- _PROBLEM TO SOLVE_: Reproduce precisely the lines of the listing below, starting with the line that contains "Turn this picture" and stopping after the line that contains "are in millimetres."; include nothing else.

>>>

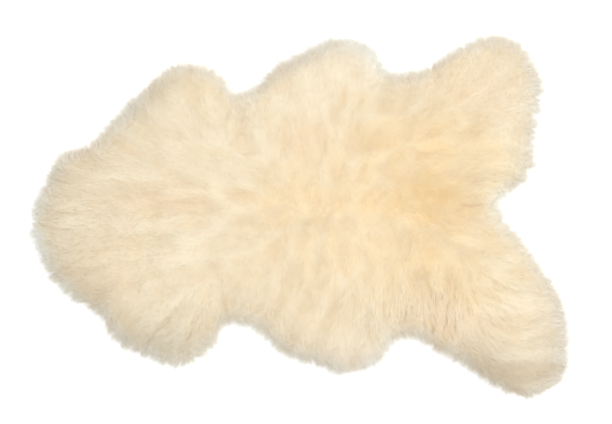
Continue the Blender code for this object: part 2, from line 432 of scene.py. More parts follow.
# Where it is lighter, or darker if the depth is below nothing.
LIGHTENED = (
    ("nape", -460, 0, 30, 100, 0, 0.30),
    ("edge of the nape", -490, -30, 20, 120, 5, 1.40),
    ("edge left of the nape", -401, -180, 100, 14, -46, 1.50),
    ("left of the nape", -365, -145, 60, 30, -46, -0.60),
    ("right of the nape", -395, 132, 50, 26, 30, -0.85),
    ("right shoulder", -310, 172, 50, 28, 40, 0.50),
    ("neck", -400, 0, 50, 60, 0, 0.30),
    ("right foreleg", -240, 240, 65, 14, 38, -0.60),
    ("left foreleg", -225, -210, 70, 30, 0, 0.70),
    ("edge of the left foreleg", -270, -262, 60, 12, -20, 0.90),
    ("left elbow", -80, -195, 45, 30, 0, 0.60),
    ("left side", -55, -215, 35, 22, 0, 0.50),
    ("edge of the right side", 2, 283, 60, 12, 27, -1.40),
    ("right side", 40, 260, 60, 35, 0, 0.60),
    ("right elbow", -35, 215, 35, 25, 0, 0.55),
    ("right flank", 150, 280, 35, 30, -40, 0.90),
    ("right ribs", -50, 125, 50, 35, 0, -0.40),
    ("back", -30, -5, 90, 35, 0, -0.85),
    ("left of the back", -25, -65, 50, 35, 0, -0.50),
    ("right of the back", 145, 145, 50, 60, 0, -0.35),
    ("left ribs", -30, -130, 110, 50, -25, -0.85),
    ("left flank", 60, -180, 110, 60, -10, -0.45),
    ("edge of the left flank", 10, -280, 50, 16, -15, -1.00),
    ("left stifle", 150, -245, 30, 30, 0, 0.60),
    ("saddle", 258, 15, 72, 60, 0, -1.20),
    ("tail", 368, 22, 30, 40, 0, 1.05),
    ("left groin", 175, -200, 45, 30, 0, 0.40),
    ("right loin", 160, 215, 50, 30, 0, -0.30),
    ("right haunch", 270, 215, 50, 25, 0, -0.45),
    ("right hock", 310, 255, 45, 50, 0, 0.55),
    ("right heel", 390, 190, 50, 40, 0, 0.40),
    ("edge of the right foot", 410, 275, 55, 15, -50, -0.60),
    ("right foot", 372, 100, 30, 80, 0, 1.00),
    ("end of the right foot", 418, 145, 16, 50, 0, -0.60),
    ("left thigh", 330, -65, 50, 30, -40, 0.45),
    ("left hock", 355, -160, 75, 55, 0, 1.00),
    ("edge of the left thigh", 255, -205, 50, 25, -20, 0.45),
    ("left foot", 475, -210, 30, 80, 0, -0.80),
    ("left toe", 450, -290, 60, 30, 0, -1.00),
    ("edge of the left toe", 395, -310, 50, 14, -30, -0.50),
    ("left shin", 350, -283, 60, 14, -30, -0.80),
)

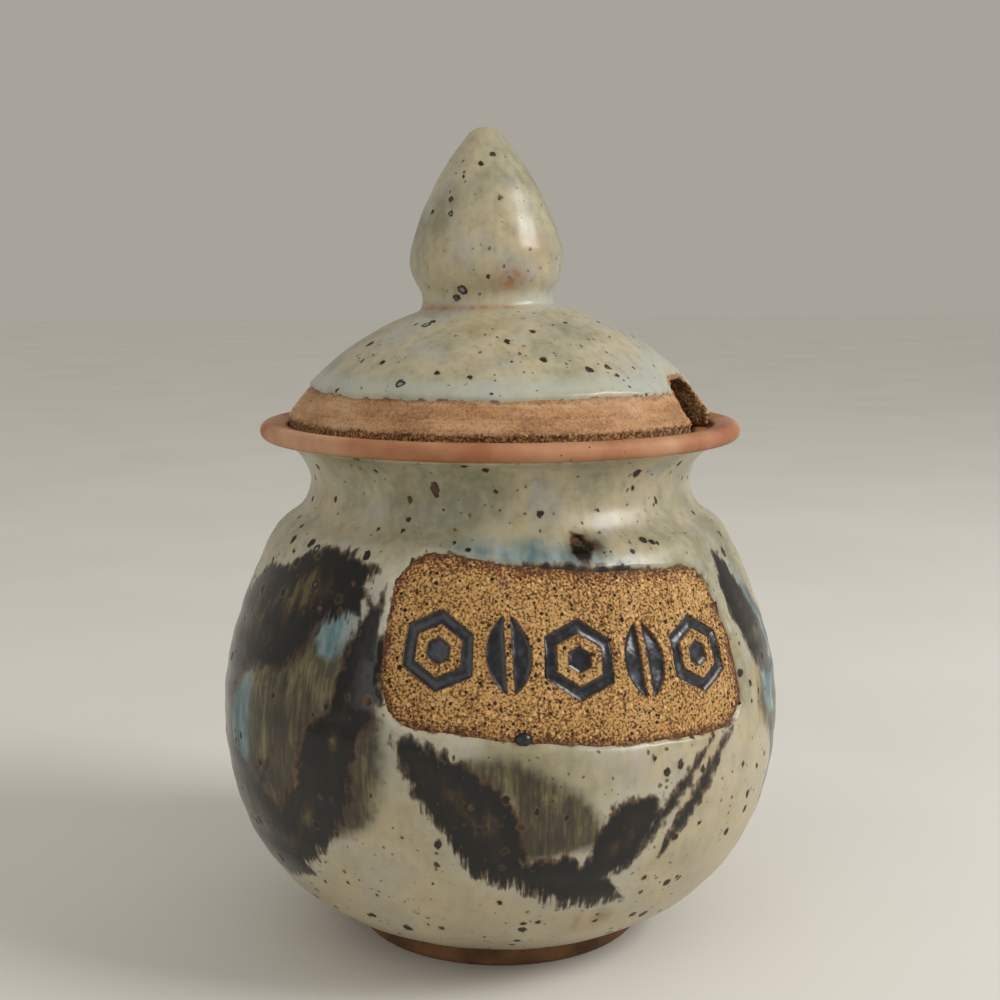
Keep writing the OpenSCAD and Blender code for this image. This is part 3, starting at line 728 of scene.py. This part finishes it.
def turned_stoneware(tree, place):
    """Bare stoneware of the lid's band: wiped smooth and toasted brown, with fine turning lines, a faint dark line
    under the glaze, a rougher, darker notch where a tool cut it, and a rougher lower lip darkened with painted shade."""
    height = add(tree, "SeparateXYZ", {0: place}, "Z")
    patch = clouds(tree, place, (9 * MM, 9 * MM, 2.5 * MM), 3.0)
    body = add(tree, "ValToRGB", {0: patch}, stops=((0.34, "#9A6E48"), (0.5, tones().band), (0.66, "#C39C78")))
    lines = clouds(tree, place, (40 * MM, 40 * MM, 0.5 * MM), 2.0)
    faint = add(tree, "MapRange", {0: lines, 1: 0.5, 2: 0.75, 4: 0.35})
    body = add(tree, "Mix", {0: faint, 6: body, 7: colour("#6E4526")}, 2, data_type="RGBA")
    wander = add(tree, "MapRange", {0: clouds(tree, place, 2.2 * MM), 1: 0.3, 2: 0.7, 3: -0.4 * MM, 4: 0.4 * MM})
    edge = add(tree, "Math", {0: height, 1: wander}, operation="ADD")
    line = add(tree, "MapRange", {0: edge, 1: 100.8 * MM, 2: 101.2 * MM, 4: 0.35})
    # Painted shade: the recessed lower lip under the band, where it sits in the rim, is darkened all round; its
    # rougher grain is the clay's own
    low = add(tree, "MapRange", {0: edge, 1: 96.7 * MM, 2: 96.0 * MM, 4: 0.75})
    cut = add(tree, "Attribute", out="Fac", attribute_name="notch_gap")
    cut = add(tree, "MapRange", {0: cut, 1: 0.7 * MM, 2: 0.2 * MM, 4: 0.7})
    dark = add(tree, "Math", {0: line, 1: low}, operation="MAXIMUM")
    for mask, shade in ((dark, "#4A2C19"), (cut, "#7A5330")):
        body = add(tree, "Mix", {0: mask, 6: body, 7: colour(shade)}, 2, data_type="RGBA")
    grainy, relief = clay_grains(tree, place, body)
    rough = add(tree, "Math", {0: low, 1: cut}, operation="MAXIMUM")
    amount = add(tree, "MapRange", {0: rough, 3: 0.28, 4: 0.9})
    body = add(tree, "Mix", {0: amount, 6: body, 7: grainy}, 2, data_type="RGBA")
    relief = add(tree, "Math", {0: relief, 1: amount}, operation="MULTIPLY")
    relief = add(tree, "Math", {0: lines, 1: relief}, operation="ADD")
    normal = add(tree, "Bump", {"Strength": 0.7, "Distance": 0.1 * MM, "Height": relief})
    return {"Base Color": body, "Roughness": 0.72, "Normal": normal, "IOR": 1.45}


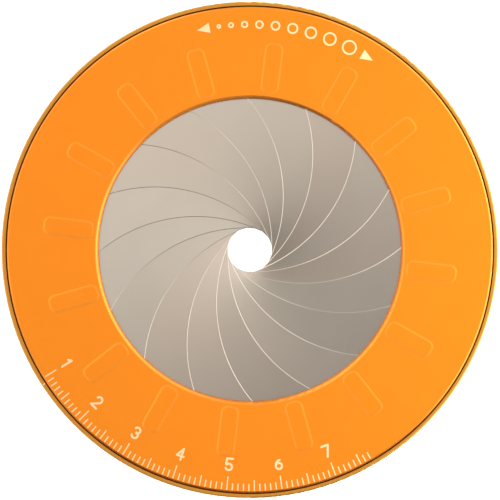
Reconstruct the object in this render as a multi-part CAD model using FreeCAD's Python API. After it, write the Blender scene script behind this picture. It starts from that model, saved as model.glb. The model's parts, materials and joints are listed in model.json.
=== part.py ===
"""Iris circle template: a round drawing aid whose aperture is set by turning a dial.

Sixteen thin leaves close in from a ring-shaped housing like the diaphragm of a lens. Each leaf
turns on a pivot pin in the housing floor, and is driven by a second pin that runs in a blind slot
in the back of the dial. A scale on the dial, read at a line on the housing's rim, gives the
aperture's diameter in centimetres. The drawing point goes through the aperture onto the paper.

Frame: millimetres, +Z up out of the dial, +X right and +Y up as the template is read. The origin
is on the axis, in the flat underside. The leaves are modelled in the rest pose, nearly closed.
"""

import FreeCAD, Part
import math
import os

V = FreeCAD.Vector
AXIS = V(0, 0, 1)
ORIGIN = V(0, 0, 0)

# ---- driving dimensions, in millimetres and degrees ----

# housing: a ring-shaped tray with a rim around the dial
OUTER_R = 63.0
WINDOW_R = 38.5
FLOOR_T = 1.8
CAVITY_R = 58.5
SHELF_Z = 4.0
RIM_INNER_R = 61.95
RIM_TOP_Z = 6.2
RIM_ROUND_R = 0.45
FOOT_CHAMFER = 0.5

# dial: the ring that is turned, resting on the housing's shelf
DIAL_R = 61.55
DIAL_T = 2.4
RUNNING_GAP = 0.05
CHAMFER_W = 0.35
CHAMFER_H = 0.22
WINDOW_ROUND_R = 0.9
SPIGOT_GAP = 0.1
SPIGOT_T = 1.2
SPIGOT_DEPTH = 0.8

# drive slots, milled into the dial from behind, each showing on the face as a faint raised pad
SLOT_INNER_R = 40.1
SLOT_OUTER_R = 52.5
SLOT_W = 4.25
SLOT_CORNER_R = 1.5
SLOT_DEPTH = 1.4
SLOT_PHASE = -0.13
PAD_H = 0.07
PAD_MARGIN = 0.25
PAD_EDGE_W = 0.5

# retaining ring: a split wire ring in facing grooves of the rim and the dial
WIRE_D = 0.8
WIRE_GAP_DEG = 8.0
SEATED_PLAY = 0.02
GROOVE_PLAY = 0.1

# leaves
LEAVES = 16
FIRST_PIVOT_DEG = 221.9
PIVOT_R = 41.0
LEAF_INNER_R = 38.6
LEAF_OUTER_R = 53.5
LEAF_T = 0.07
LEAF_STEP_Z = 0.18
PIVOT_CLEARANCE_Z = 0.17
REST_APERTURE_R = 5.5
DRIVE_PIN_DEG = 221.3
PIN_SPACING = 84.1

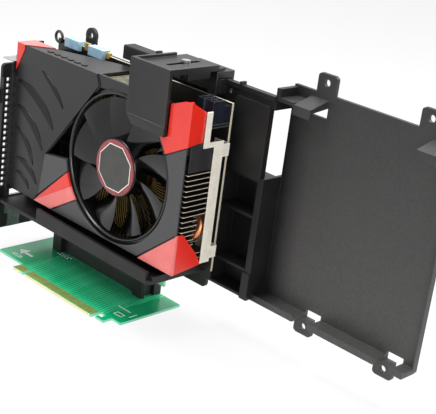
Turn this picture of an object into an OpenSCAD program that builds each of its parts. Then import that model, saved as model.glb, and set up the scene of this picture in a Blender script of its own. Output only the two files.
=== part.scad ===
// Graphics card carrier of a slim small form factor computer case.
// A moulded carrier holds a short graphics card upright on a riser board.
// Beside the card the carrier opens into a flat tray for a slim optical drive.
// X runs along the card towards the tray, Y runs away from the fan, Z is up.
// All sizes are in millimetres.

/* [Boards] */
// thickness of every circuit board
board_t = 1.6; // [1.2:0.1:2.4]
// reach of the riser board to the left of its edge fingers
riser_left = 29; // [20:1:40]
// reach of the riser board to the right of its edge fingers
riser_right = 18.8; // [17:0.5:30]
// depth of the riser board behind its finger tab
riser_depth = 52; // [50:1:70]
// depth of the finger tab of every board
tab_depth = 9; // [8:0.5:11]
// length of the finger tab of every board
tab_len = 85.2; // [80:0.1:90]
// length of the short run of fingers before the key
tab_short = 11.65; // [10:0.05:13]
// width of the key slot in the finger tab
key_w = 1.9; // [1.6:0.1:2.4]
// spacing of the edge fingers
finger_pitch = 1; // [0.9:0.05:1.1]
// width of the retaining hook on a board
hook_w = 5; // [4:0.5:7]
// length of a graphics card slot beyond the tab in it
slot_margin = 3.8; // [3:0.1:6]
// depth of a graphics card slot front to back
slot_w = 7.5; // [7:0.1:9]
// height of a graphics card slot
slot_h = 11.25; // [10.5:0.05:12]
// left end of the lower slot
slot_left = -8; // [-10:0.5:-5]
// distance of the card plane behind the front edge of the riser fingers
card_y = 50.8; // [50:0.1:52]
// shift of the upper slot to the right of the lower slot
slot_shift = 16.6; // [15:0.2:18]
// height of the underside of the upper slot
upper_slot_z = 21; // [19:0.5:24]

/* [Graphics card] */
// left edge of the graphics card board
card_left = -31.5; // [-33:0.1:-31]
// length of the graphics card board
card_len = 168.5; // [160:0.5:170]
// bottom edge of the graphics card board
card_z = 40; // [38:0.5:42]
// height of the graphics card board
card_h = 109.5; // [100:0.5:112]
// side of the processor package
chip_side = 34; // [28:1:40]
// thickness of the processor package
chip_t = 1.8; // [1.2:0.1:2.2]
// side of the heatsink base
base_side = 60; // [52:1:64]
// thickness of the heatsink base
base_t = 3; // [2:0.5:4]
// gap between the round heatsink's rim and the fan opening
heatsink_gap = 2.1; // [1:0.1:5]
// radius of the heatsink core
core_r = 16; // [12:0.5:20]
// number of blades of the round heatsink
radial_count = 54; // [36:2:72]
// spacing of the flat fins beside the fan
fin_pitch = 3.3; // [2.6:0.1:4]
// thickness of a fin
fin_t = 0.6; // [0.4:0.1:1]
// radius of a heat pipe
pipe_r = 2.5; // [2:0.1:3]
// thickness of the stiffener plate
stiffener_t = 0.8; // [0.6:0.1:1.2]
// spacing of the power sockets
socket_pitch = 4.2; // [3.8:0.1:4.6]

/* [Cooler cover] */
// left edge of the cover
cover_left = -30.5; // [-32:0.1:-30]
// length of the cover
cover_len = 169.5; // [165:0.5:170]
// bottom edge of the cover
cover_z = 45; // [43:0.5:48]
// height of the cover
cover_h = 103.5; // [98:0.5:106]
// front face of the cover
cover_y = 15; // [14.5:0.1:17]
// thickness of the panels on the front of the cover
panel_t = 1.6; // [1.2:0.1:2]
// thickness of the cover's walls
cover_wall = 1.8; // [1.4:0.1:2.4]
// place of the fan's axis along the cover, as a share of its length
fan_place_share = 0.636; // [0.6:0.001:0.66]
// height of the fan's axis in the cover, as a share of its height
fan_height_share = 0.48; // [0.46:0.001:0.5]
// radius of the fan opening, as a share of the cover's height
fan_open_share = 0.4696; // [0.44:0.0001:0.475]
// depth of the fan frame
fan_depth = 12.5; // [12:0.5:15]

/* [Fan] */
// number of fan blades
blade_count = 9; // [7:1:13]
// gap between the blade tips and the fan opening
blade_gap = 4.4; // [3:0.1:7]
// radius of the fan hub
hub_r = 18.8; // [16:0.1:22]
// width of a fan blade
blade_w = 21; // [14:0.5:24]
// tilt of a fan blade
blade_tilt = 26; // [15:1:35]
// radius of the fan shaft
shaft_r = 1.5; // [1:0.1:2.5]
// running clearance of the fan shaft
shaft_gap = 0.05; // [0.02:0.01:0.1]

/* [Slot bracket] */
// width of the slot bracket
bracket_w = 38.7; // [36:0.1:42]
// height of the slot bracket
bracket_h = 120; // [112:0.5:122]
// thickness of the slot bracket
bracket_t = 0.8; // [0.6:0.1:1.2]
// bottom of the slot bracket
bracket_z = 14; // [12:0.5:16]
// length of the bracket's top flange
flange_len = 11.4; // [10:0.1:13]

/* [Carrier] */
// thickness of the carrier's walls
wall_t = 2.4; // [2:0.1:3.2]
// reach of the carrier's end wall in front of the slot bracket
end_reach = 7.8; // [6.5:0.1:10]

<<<

- _ANSWER BELOW_:
Turn this picture of an object into an OpenSCAD program that builds each of its parts. Then import that model, saved as model.glb, and set up the scene of this picture in a Blender script of its own. Output only the two files.
=== part.scad ===
// Graphics card carrier of a slim small form factor computer case.
// A moulded carrier holds a short graphics card upright on a riser board.
// Beside the card the carrier opens into a flat tray for a slim optical drive.
// X runs along the card towards the tray, Y runs away from the fan, Z is up.
// All sizes are in millimetres.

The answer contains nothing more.